Doxy is also releasing the CD, Roadshows, Volume 1 next week. Cherry-picked from live recordings spanning 1980-2007, the disc offers abundant examples of late Rollins at his creative zenith. The album’s bookends are especially noteworthy: a stunning 35-chorus blues solo on “Best Wishes” from a 1986 Tokyo concert, and an understated “Some Enchanted Evening” with Christian McBride and Roy Haynes from Rollins’ 2007 Carnegie Hall concert. All 7 tunes on the CD come from different concerts, but the applause is cross-faded to create the illusion of a single concert. While there are a few audio defects in some of the source recordings, the sound is quite consistent throughout.
SONNY ROLLINS LIVE IN ’65 & ’68 Jazz Icons 2.119011. 87 minutes.
Copenhagen, October 31 or November 1, 1965: Rollins (ts); Niels-Henning Ørsted Pedersen (b); Alan Dawson (d). There Will Never Be Another You; St. Thomas; Oleo/Sonnymoon For Two; Darn That Dream; Three Little Words.
Copenhagen; September 20, 1968: Rollins (ts); Kenny Drew (p); Niels-Henning Ørsted Pedersen (b); Albert “Tootie” Heath (d). On Green Dolphin Street; St. Thomas; Four.

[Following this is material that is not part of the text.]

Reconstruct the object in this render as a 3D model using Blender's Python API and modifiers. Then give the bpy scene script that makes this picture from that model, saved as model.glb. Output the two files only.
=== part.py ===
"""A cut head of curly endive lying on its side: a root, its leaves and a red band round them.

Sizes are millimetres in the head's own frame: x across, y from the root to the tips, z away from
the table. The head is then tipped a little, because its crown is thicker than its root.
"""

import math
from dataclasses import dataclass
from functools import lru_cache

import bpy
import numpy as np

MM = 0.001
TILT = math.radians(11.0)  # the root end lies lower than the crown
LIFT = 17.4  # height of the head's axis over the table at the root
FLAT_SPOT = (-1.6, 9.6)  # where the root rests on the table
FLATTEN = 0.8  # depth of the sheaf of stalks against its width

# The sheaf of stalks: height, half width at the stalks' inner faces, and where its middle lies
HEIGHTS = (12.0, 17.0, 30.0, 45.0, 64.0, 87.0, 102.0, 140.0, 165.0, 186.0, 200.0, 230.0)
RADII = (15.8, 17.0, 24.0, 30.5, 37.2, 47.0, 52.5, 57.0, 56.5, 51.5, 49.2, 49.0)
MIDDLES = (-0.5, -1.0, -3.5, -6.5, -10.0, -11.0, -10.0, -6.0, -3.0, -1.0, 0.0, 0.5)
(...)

SONNY ROLLINS IN VIENNE Doxy/EmArcy 0602517675483. 78 minutes.
Vienne, France, June 29, 2006: Rollins (ts); Clifton Anderson (tb); Bobby Broom (g); Bob Cranshaw (b); Victor Lewis (d); Kimati Dinizulu (perc). They Say It’s Wonderful; Global Warming; Sonny, Please; I See Your Face Before Me; Don’t Stop The Carnival.
SONNY ROLLINS–“ROADSHOWS, Vol. 1” Doxy/EmArcy B0012165. 72 minutes.

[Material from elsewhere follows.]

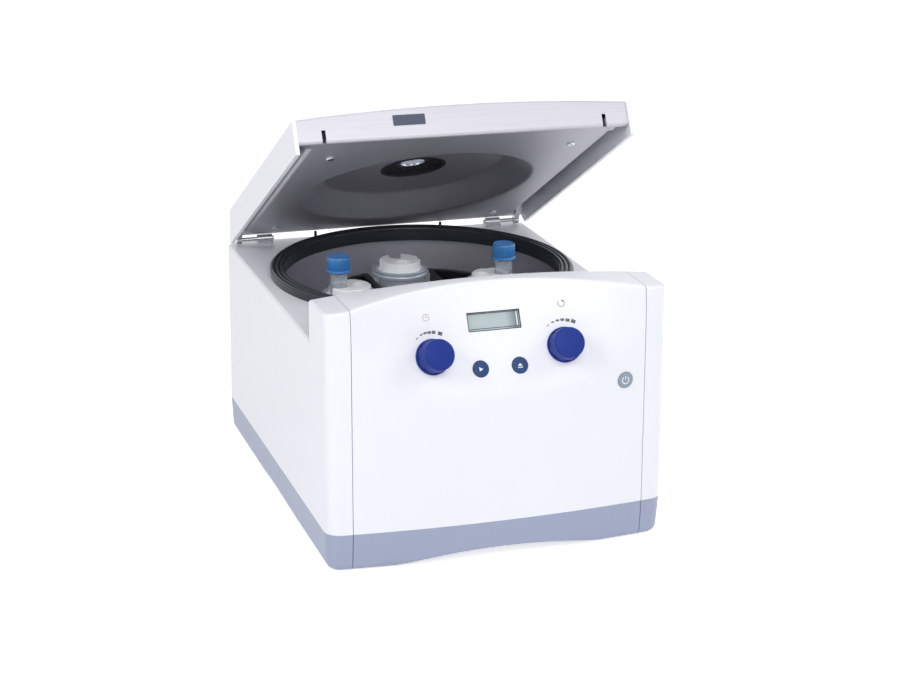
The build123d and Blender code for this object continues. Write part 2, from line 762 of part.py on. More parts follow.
boss_r = 9.0
boss_depth = 6.0            # rear end of the bosses behind the outside of the face
spindle_hole_r = spindle_r + 0.6
pillar_x = 68.0
pillar_y = 24.0
pillar_r = 3.5
frame_w = 0.8
frame_depth = 0.6
bolt_w = 2.6                # latch bolt
bolt_z0 = 211.0
bolt_z1 = 220.0
bolt_room = 0.5
bolt_travel = 6.0
bar_y1 = shoulder_rear_y - wall - bolt_travel - 1.0
bar_y0 = bar_y1 - 5.0
solenoid_x = 100.0
solenoid_w = 20.0
solenoid_h = 16.0
solenoid_y1 = bar_y0 - bolt_travel / 3
solenoid_y0 = solenoid_y1 - 16.0
plunger_r = 3.0
latch_z = (bolt_z0 + bolt_z1) / 2
shelf_t = 1.6
shelf_z = latch_z - solenoid_h / 2
half_wall = envelope(wall / 2)

with BuildPart() as panel_pillars:
    with BuildSketch(board_plane):
        with GridLocations(2 * pillar_x, 2 * pillar_y, 2, 2):
            Circle(pillar_r)
    extrude(amount=2 * board_depth)
    for face in knob_faces.values():
        with BuildSketch(face.offset(-boss_depth)):
            Circle(boss_r)
        extrude(amount=boss_depth)
    add(half_wall, mode=Mode.INTERSECT)

with BuildPart() as front_panel:
    add(outer_block)
    add(inner_block, mode=Mode.SUBTRACT)
    add(panel_zone, mode=Mode.INTERSECT)
    add(panel_pillars.part)
    for face in knob_faces.values():
        with BuildSketch(face.offset(wall)):
            Circle(spindle_hole_r)
        extrude(amount=-(2 * wall + boss_depth), mode=Mode.SUBTRACT)
    for face in [*button_faces.values(), power_face]:
        with BuildSketch(face.offset(wall)):
            Circle(button_r + button_gap)
        extrude(amount=-4 * wall, mode=Mode.SUBTRACT)
    with BuildSketch(display_face.offset(wall)):
        Rectangle(display_w, display_h)
    extrude(amount=-(wall + frame_depth), mode=Mode.SUBTRACT)
    with BuildSketch(display_face.offset(wall)):
        Rectangle(display_w - 2 * frame_w, display_h - 2 * frame_w)
    extrude(amount=-3 * wall, mode=Mode.SUBTRACT)
    # slots for the latch bolts in the rear of the shoulder
    with BuildSketch(Plane.XZ.offset(-shoulder_rear_y)):
        with Locations((-slot_x, (bolt_z0 + bolt_z1) / 2), (slot_x, (bolt_z0 + bolt_z1) / 2)):
            Rectangle(bolt_w + 2 * bolt_room, bolt_z1 - bolt_z0 + 2 * bolt_room)
    extrude(amount=2 * wall, both=True, mode=Mode.SUBTRACT)
    # shelves that carry the latch solenoids
    with BuildSketch(Plane.XY.offset(shelf_z - shelf_t)):
        with Locations((-solenoid_x, solenoid_y0), (solenoid_x, solenoid_y0)):
            Rectangle(
                solenoid_w + 6, shoulder_rear_y - wall / 2 - solenoid_y0, align=(Align.CENTER, Align.MIN)
            )
    extrude(amount=shelf_t)
save("front_panel", front_panel.part)

with BuildPart() as display_frame:
    with BuildSketch(display_face.offset(wall)):
        Rectangle(display_w, display_h)
        Rectangle(display_w - 2 * frame_w, display_h - 2 * frame_w, mode=Mode.SUBTRACT)
    extrude(amount=-(wall + frame_depth))
    add(outer_block, mode=Mode.INTERSECT)
save("display_frame", display_frame.part)

lcd_margin = 4.0
lcd_back = wall + 0.1
with BuildPart() as lcd_module:
    with BuildSketch(display_face.offset(-board_depth)):
        Rectangle(display_w + 2 * lcd_margin, display_h + 2 * lcd_margin)
    extrude(amount=board_depth - lcd_back)
    with BuildSketch(display_face.offset(-lcd_back)):
        Rectangle(display_w - 2 * frame_w - 0.4, display_h - 2 * frame_w - 0.4)
    extrude(amount=lcd_back - display_sink)
save("lcd_module", lcd_module.part)

switch_side = 6.0
switch_h = 4.0
with BuildPart() as control_board:
    with BuildSketch(board_plane):
        Rectangle(board_w, board_h)
    extrude(amount=-board_t)
    with BuildSketch(board_plane):
        for face in button_faces.values():
            spot = board_plane.to_local_coords(face.origin)
            with Locations((spot.X, spot.Y)):
                Rectangle(switch_side, switch_side)
    extrude(amount=switch_h)
    with BuildSketch(board_plane.offset(-board_t)):
        Rectangle(14, 14)
        with Locations((-40, 8), (38, -10)):
            Rectangle(22, 9)
    extrude(amount=-2.5)
save("control_board", control_board.part)

encoder_side = 13.0
encoder_h = 7.0
with BuildPart() as knob_encoders:
    for face in knob_faces.values():
        with BuildSketch(face.offset(-boss_depth)):
            Rectangle(encoder_side, encoder_side)
            Circle(spindle_r + fit, mode=Mode.SUBTRACT)
        extrude(amount=-encoder_h)
save("knob_encoders", knob_encoders.part)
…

Various locations, 1980-2007: Collective personnel: Rollins (ts); Clifton Anderson (tb); Mark Soskin, Stephen Scott (p); Bobby Broom (g); Jerome Harris, Bob Cranshaw, Christian McBride (b); Al Foster, Victor Lewis, Perry Wilson, Steve Jordan, Roy Haynes (d); Victor See-Yuen, Kimati Dinizulu (perc). Best Wishes; More Than You Know; Blossom; Easy Living; Tenor Madness; Nice Lady; Some Enchanted Evening.